In Berlin wird die Vergabe von Gymnasiumsplätzen für viele Familien zum Albtraum. Eine Mutter aus Pankow schildert im Tagesspiegel ihre verzweifelte Situation: Trotz eines Traumnotenschnitts von 1,1 erhielt ihre zwölfjährige Tochter keinen Platz an einer der drei Wunschschulen im Bezirk. Stattdessen soll das Mädchen täglich zwei Stunden pendeln – ins Märkische Viertel nach Reinickendorf.

Die Mutter beschreibt, wie der extreme Leistungsdruck in den vergangenen beiden Jahren die Familie belastete: Extraaufgaben, ständiges Notenrechnen und die Angst vor Ablehnung prägten den Alltag. Doch am Ende entschied nicht die Leistung, sondern das Losverfahren. „Das System lässt die Kinder hängen“, klagt sie. 

Während viele Leserinnen und Leser die Ungerechtigkeit kritisieren, sehen andere den Kern des Problems anderswo: Die Eltern treiben ihre Kinder in den Burnout – und wundern sich über die Folgen? Die Debatte offenbart grundsätzliche Gräben: Ist es verantwortungslos, Kinder mit Excel-Tabellen durch die Grundschule zu treiben? Oder sind Eltern zu Recht wütend über ein System, das Leistung bestraft statt belohnt?
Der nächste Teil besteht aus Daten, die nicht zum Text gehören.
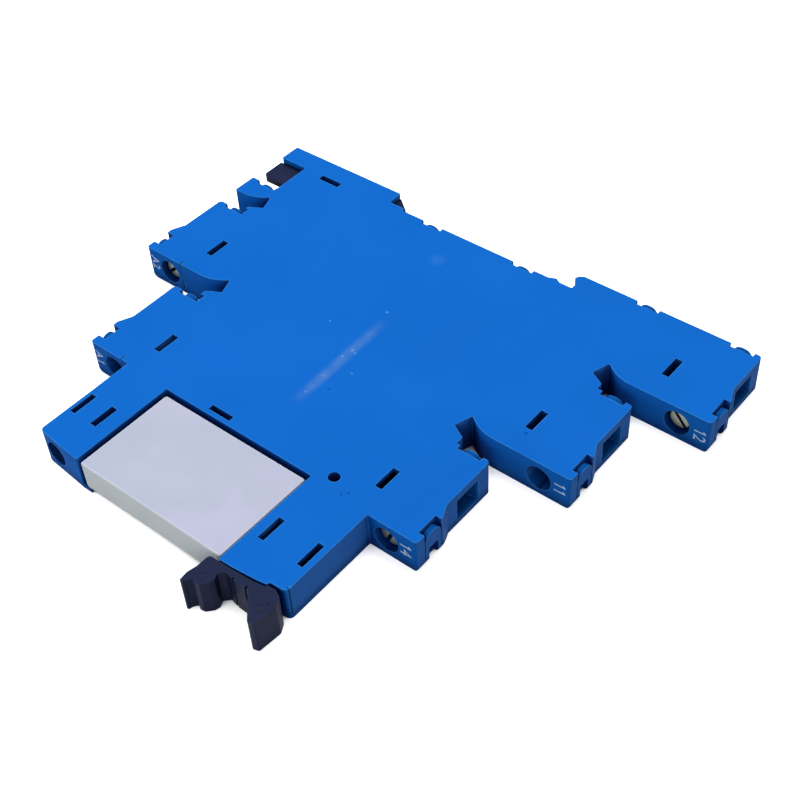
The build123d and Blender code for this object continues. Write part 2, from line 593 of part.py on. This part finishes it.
# Relay case with the notch for the lever finger, closed by its base
RELAY_MID_Z = (RELAY_Z0 + RELAY_Z1) / 2
case = block(RELAY_X0, RELAY_X1, RELAY_FRONT_Y, RELAY_BACK_Y, RELAY_Z0, RELAY_Z1)
case = fillet(case.edges().filter_by(Axis.Y).group_by(Axis.Z)[0], 0.8)
case = fillet(case.edges().filter_by(Axis.Z), 0.4)
case = chamfer(case.edges().group_by(Axis.Z)[-1], 0.15)
inner_x0 = RELAY_X0 + CASE_WALL
inner_x1 = RELAY_X1 - CASE_WALL
inner_z0 = RELAY_Z0 + CASE_WALL
inner_z1 = RELAY_Z1 - CASE_WALL
case -= block(inner_x0, inner_x1, RELAY_FRONT_Y + CASE_WALL, RELAY_BACK_Y + 1, inner_z0, inner_z1)
notch_y0 = finger_y0 - 0.2
notch_y1 = finger_y1 + 0.2
case += block(inner_x1 - 0.6, inner_x1 + 0.1, notch_y0 - 0.5, notch_y1 + 0.5, inner_z0, inner_z1)
case -= block(inner_x1, RELAY_X1 + 1, notch_y0, notch_y1, finger_z0 - 0.3, finger_z1 + 0.3)
base_y0 = RELAY_BACK_Y - BASE_T
base_x0 = inner_x0 + 0.05
base_x1 = inner_x1 - 0.05
base = block(base_x0, base_x1, base_y0, RELAY_BACK_Y - 0.05, inner_z0 + 0.05, inner_z1 - 0.05)
pins = []
for x in PIN_X:
    z0 = AXIS_Z - PIN_HALF_H
    z1 = AXIS_Z + PIN_HALF_H
    pin = block(x - PIN_T / 2, x + PIN_T / 2, base_y0 - 0.8, PIN_TIP_Y, z0, z1)
    base -= pin
    pin = chamfer(pin.edges().filter_by(Axis.Z).group_by(Axis.Y)[-1], 0.15)
    pins.append(pin)

# Coil group: bobbin, winding, core, yoke and the hinged armature
COIL_Y = -7.8
COIL_X0 = 2.3
COIL_X1 = 13.6
FLANGE_T = 0.6
CORE_R = 0.9
TUBE_R = 1.25
tube_gap = 0.05
bobbin = rod_x(COIL_X0, COIL_X1, COIL_Y, RELAY_MID_Z, TUBE_R)
for x in (COIL_X0, COIL_X1 - FLANGE_T):
    bobbin += block(x, x + FLANGE_T, COIL_Y - 3.3, COIL_Y + 3.3, RELAY_MID_Z - 1.95, RELAY_MID_Z + 1.95)
bobbin -= rod_x(COIL_X0 - 1, COIL_X1 + 1, COIL_Y, RELAY_MID_Z, CORE_R + tube_gap)
wind_x0 = COIL_X0 + FLANGE_T
wind_x1 = COIL_X1 - FLANGE_T
winding = block(wind_x0, wind_x1, COIL_Y - 3.0, COIL_Y + 3.0, RELAY_MID_Z - 1.85, RELAY_MID_Z + 1.85)
winding = fillet(winding.edges().filter_by(Axis.X), 1.0)
winding -= rod_x(0, 20, COIL_Y, RELAY_MID_Z, TUBE_R)
YOKE_X0 = COIL_X0 - 1.1
YOKE_END = 14.6
YOKE_Y0 = -12.6
YOKE_T = 1.0
yoke = block(YOKE_X0, YOKE_X0 + YOKE_T, YOKE_Y0, -4.0, RELAY_MID_Z - 1.9, RELAY_MID_Z + 1.9)
yoke += block(YOKE_X0, YOKE_END, YOKE_Y0, YOKE_Y0 + YOKE_T, RELAY_MID_Z - 1.9, RELAY_MID_Z + 1.9)
core = rod_x(YOKE_X0 + YOKE_T, COIL_X1 + 0.4, COIL_Y, RELAY_MID_Z, CORE_R)
core += rod_x(COIL_X1 + 0.1, COIL_X1 + 0.6, COIL_Y, RELAY_MID_Z, 1.7)
ARMATURE_X = YOKE_END + 0.15
ARMATURE_T = 0.8
ARMATURE_Y0 = -16.4
half_h = 1.8
armature = block(ARMATURE_X, ARMATURE_X + ARMATURE_T, ARMATURE_Y0, -4.6, RELAY_MID_Z - half_h, RELAY_MID_Z + half_h)

# Contact group: the card pushes the blade from the break to the make contact
BLADE_X = PIN_X[3]
BLADE_T = 0.2
BLADE_TOP_Y = base_y0 - 0.85
CONTACT_Y = -12.6
RIVET_R = 0.8
RIVET_T = 0.35
card_x0 = ARMATURE_X + ARMATURE_T + 0.1
card_x1 = BLADE_X - BLADE_T / 2 - 0.1
card = block(card_x0, card_x1, -16.6, -15.6, RELAY_MID_Z - 0.6, RELAY_MID_Z + 0.6)
blade = block(BLADE_X - BLADE_T / 2, BLADE_X + BLADE_T / 2, ARMATURE_Y0 - 0.1, BLADE_TOP_Y, 2.1, 4.1)
rivet_x = BLADE_T / 2 + RIVET_T
blade += rod_x(BLADE_X - rivet_x, BLADE_X + rivet_x, CONTACT_Y, 3.1, RIVET_R)


def fixed_contact(pin, pin_x, spring_x, face_x):
    # Pin, cross arm below the base and a spring with its rivet
    arm_y = base_y0 - 0.8
    x0 = min(pin_x, spring_x) - PIN_T / 2
    x1 = max(pin_x, spring_x) + PIN_T / 2
    item = pin + block(x0, x1, arm_y, arm_y + 0.5, 2.1, 4.1)
    item += block(spring_x - 0.2, spring_x + 0.2, CONTACT_Y - 0.9, arm_y + 0.5, 2.1, 4.1)
    item += rod_x(min(spring_x, face_x), max(spring_x, face_x), CONTACT_Y, 3.1, RIVET_R)
    return item


break_contact = fixed_contact(pins[2], PIN_X[2], 19.3, BLADE_X - rivet_x - 0.05)
make_contact = fixed_contact(pins[4], PIN_X[4], 21.8, BLADE_X + rivet_x + 0.3)

parts["housing_shell"] = shell
parts["housing_cover"] = cover
parts["retaining_lever"] = lever
parts["rail_slider"] = slider
parts["indicator_lens"] = lens
parts["indicator_led"] = led
parts["circuit_board"] = board
parts["series_resistor"] = resistor
parts["protection_diode"] = diode
parts["relay_case"] = case
parts["relay_base"] = base
parts["coil_pin_1"] = pins[0]
parts["coil_pin_2"] = pins[1]
parts["common_contact"] = pins[3]
parts["break_contact"] = break_contact
parts["make_contact"] = make_contact
parts["contact_blade"] = blade
parts["actuator_card"] = card
parts["coil_bobbin"] = bobbin
parts["coil_winding"] = winding
parts["coil_core"] = core
parts["relay_yoke"] = yoke
parts["relay_armature"] = armature

# The row's origin is the middle of the overall plan at the lower face
whole = [shell.bounding_box(), cover.bounding_box(), lever.bounding_box(), slider.bounding_box()]
centre_x = (min(b.min.X for b in whole) + max(b.max.X for b in whole)) / 2
centre_y = (min(b.min.Y for b in whole) + max(b.max.Y for b in whole)) / 2
print("centre", round(centre_x, 4), round(centre_y, 4))
for name, shape in parts.items():
    moved = Pos(-centre_x, -centre_y, 0) * shape
    export_step(moved, "parts/" + name + ".step")
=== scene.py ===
import json

import bpy
from mathutils import Matrix, Vector


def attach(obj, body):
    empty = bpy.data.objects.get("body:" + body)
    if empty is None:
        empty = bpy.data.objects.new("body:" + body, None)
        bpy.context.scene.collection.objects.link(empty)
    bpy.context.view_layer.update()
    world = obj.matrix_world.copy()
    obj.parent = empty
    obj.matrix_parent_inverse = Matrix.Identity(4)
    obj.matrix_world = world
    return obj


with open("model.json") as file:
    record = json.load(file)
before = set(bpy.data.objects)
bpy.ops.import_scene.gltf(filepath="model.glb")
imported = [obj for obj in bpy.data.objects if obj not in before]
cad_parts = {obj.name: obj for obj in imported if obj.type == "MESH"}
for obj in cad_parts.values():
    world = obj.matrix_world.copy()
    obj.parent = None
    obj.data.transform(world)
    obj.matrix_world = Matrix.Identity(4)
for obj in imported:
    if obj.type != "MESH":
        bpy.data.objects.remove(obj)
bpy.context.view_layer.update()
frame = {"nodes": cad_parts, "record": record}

MM = 0.001
# Millimetres from the inner left corner of the relay recess to the row's origin
ORIGIN = Vector((19.8, 17.6347, 0.0))


def place(x, y, z=0.0):
    """A point counted in millimetres from the recess corner, in the row frame in metres."""
    return (Vector((x, y, z)) - ORIGIN) * MM


# Nodes


def new_material(name):
    material = bpy.data.materials.new(name)
    material.use_nodes = True
    tree = material.node_tree
    return material, tree, tree.nodes["Principled BSDF"]


def add(tree, kind):
    return tree.nodes.new("ShaderNode" + kind)


def link(tree, source, target):
    tree.links.new(source, target)


def feed(tree, value, socket):
    """Links a socket to another, or sets it: a tuple is a colour."""
    if isinstance(value, bpy.types.NodeSocket):
        link(tree, value, socket)
    elif isinstance(value, tuple):
        socket.default_value = value + (1.0,)
    else:
        socket.default_value = value


def coordinates(tree):
    return add(tree, "TexCoord").outputs["Object"]


def true_normal(tree):
    return add(tree, "NewGeometry").outputs["True Normal"]


def split(tree, vector):
    """The X, Y and Z of a vector, by name."""
    node = add(tree, "SeparateXYZ")
    link(tree, vector, node.inputs["Vector"])
    return node.outputs


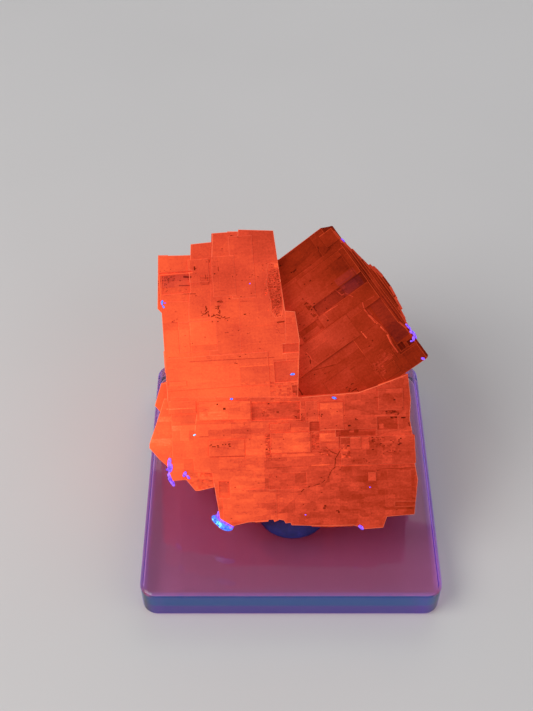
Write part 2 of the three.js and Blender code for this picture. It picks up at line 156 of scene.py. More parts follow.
# Fine ledge lines and cracks by crystal: half width, tone, rise or depth, points.
LEDGE_LINES = {
    "left": (
        (0.12, 0.2, 0.05, ((-23.9, 54.9), (-16.7, 54.9))),
        (0.1, 0.16, 0.03, ((-23.7, 48.6), (-23.7, 54.7))),
        (0.22, -0.34, -0.08, ((-18.4, 54.2), (-17.1, 54))),
        (0.12, -0.24, -0.05, ((-19.6, 52.4), (-17.5, 52.3))),
        (0.11, -0.2, -0.05, ((-18.7, 50.6), (-16.3, 50.4))),
        (0.08, -0.12, -0.03, ((-7, 48.2), (-5.6, 48.1))),
        (0.09, -0.14, -0.04, ((-21.7, 44.7), (-19.1, 44.5))),
        (0.1, -0.18, -0.05, ((-10.6, 41.8), (-10, 41.8))), (0.16, -0.34, -0.08, ((0.6, 43.2), (1.9, 43.3))),
        (0.1, -0.2, -0.05, ((-13.5, 53.6), (-13.4, 52.5))),
        (0.1, -0.2, -0.05, ((-13.9, 54.2), (-13.9, 53.4))),
        (0.1, -0.25, -0.05, ((-12.9, 57.3), (-12.9, 56.9))),
        (0.16, -0.45, -0.1, ((-16.1, 56), (-16.1, 55.5))),
        (0.1, -0.22, -0.05, ((-11.1, 55.6), (-11.1, 54.9))),
        # the group of dark strokes in the middle of the left crystal
        (0.11, -0.42, -0.1, ((-14.3, 47.6), (-14.2, 46.9))),
        (0.12, -0.46, -0.1, ((-15.2, 45.7), (-14.6, 46), (-14.2, 46.3))),
        (0.1, -0.4, -0.08, ((-13.9, 46), (-13.7, 45.6))),
        (0.11, -0.46, -0.1, ((-13.2, 45.4), (-12.5, 45.6))),
        (0.11, -0.42, -0.1, ((-12.1, 45.7), (-11.5, 45.5))),
        (0.09, -0.38, -0.08, ((-13.2, 44.4), (-12.7, 44.6))),
        (0.1, -0.42, -0.08, ((-12, 45.1), (-11.4, 44.8))),
        (0.08, -0.36, -0.08, ((-10.4, 44.8), (-9.5, 44.9))),
        (0.1, -0.4, -0.1, ((-11.8, 48.4), (-10.7, 48.3))),
        (0.13, -0.42, -0.1, ((-11.7, 47.5), (-11.7, 46.9))),
        (0.1, -0.38, -0.08, ((-11.4, 46.6), (-11.4, 46.1))),
        (0.1, -0.14, -0.04, ((-18.5, 36.2), (-0.7, 35.9))),
        (0.08, 0.08, 0.02, ((-17.9, 36.6), (-17.9, 49.2))), (0.09, 0.12, 0.03, ((-8, 34.4), (-1, 34.4))),
    ),
    "body": (
        (0.12, 0.18, 0.04, ((-7, 26.5), (2.9, 26.4))), (0.12, 0.2, 0.05, ((5.2, 12.8), (8.8, 12.9))),
        (0.1, 0.14, 0.04, ((11.1, 12.5), (26.9, 12.6))), (0.1, -0.1, -0.04, ((18.7, 11.6), (26.9, 11.7))),
        (0.12, 0.16, 0.04, ((-25, 25.6), (-19.1, 25.7))),
        (0.1, 0.18, 0.04, ((-19.2, 20.8), (-19, 22.4), (-18.7, 24.2))),
        (0.1, -0.14, -0.04, ((-18.2, 19.6), (-16.5, 19.6))),
        (0.09, -0.14, -0.04, ((-16.2, 15.3), (-9, 15.2))),
        (0.09, -0.16, -0.05, ((-3.3, 15.7), (4.8, 15.7))), (0.09, -0.14, -0.05, ((5, 16.2), (5.1, 20))),
    ),
    "right": (
        (0.08, 0.1, 0.03, ((-22.9, -5.7), (-7.5, -5.75))), (0.08, -0.08, -0.04, ((-22.9, -6), (-9.5, -6))),
        (0.08, 0.18, 0.04, ((-9.5, 12), (-4.4, 12.2))), (0.08, 0.18, 0.04, ((-4.4, 11.2), (0.5, 11.2))),
        (0.09, 0.2, 0.05, ((-11.1, 2.2), (-7.9, 2))),
        (0.11, 0.32, 0.05, ((-7.3, -4.5), (-7.1, -5.5), (-7, -7.2))),
        (0.12, 0.26, 0.05, ((-3.3, -0.7), (-3.8, -2), (-3.8, -3.5), (-3.5, -5.3))),
        (0.16, 0.38, 0.08, ((-3.5, -5.4), (-3.15, -7.1), (-3.05, -9.3), (-3.4, -11.2))),
        (0.13, 0.32, 0.06, ((-3.4, -11.3), (-3.4, -13.4))),
        (0.05, 0.16, 0.03, ((-2.1, -13.7), (-2.1, -12.2))),
        (0.05, 0.16, 0.03, ((-0.1, -13.8), (-0.1, -12.8))),
        (0.11, -0.34, -0.1, ((-20.5, -2.6), (-19.6, -2.6), (-19.4, -3.3), (-19.6, -4.1), (-19.9, -4.7))),
        (0.08, 0.14, 0.04, ((-19.3, -2.3), (-19.1, -3.3), (-19.3, -4.2))),
        (0.09, 0.22, 0.05, ((-6.4, 4.7), (-6, 3.2), (-5.1, 3.1), (-4.2, 1.6))),
        (0.1, 0.12, 0.03, ((-11.4, 2.6), (-11.2, 0.6))),
        (0.13, -0.26, -0.08, ((-12.5, 13.2), (-11.9, 13.4), (-11.4, 13.2), (-10.8, 13.3))),
        (0.12, -0.26, -0.08, ((-4, 14.3), (-4.4, 13.6))),
        (0.12, -0.22, -0.06, ((-12.6, 5.2), (-12.4, 3.7))),
        (0.14, -0.26, -0.06, ((-25.5, -7.6), (-25.6, -9.1))),
        (0.09, -0.12, -0.04, ((-20.4, -6.3), (-15.9, -8))),
        (0.1, 0.14, 0.03, ((-8.7, -13.4), (-4.4, -13.4))), (0.1, 0.12, 0.03, ((-2.4, -0.8), (-0.5, -1))),
    ),
}

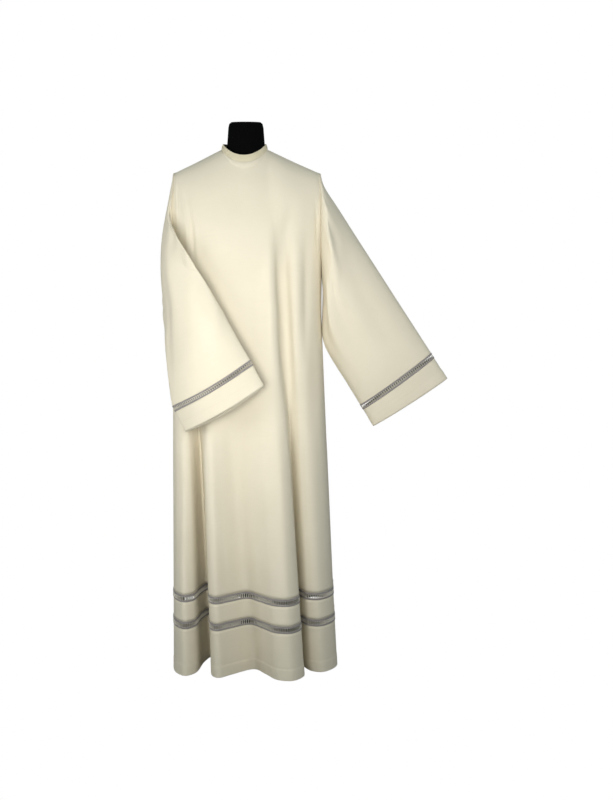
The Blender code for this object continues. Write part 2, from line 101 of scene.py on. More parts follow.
def add_lamp(name, place, aim, side, watts, spread_deg, colour):
    """A square soft lamp that faces the point it is aimed at."""
    lamp = bpy.data.lights.new(name, "AREA")
    lamp.size, lamp.energy, lamp.color = side, watts, colour
    lamp.spread = math.radians(spread_deg)
    holder = bpy.data.objects.new(name, lamp)
    bpy.context.scene.collection.objects.link(holder)
    away = np.subtract(place, aim)
    holder.location = place
    tilt = math.atan2(math.hypot(away[0], away[1]), away[2])
    holder.rotation_euler = (tilt, 0, math.atan2(away[0], -away[1]))


def show_and_light(tree, seen, felt, out):
    """The camera sees one shader, and the robe is lit by the other."""
    path, mix = tree.nodes.new("ShaderNodeLightPath"), tree.nodes.new("ShaderNodeMixShader")
    tree.links.new(path.outputs["Is Camera Ray"], mix.inputs["Fac"])
    tree.links.new(felt.outputs[0], mix.inputs[1])
    tree.links.new(seen.outputs[0], mix.inputs[2])
    tree.links.new(mix.outputs[0], out.inputs[0])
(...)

Klar ist: Die Berliner Schulplatzvergabe bleibt ein emotional aufgeladenes Thema – zwischen Noteninflation, Bezirksungerechtigkeit und einem Bildungssystem, das alle Beteiligten überfordert. Lesen Sie hier eine redaktionelle Auswahl von Stimmen aus der Tagesspiegel-Community.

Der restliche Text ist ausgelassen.